4. The method of claim 1, wherein the at least one silicon-and-carbon linker comprises a homocyclic or a hetrocyclic compound.

5. The method of claim 1, wherein the silicon-and-carbon linker increases hardness of the low-κ dielectric material.

6. The method of claim 1, wherein the low-κ dielectric material has a hardness of about 1.4 GPa or more.

7. The method of claim 1, wherein the low-κ dielectric material has a hardness of about 1.8 GPa or more.

8. The method of claim 1, wherein the low-κ dielectric material has a Young's Modulus of about 7.8 GPa or more.

9. The method of claim 1, wherein the low-κ dielectric material has a Young's Modulus of about 11 GPa or more.

10. The method of claim 1, wherein the low-κ dielectric material has a κ value of about 3.5 or less.

11. The method of claim 1, wherein the low-κ dielectric material has a κ value from about 2.85 to about 2.65.

12. The method of claim 1, wherein the radical precursor comprises a radical oxygen precursor.

13. The method of claim 1, wherein gas-phase silicon precursor includes one or more silicon compounds chosen from a siloxane and a silicate.

14. The method of claim 13, wherein the siloxane comprises octamethylcyclotetrasiloxane or octamethyltrisiloxane.
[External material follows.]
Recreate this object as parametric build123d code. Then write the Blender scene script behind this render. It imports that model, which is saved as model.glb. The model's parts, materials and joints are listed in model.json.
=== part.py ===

15. The method of claim 13, wherein the silicate comprises an alkylorthosilicate.

16. The method of claim 15, wherein the alkylorthosilicate comprises tetramethylorthosilicate or tetraethylorthosilicate.

17. The method of claim 1, wherein the gas-phase silicon precursor further comprises a substituted or unsubstituted silicon compound.

18. The method of claim 17, wherein the substituted or unsubstituted silicon compound comprises a silane, an ammonia-substituted silane, or a halogen-substituted silane.

19. The method of claim 1, wherein the curing step is chosen from

i) exposing the flowable film to an ultraviolet source, an e-beam source, or a neutral beam source;

ii) thermal curing the flowable film at an elevated temperature;

iii) microwave curing the flowable film; and

iv) exposing the flowable film to a plasma.

20. The method of claim 1, wherein the curing step comprises two or more curing steps.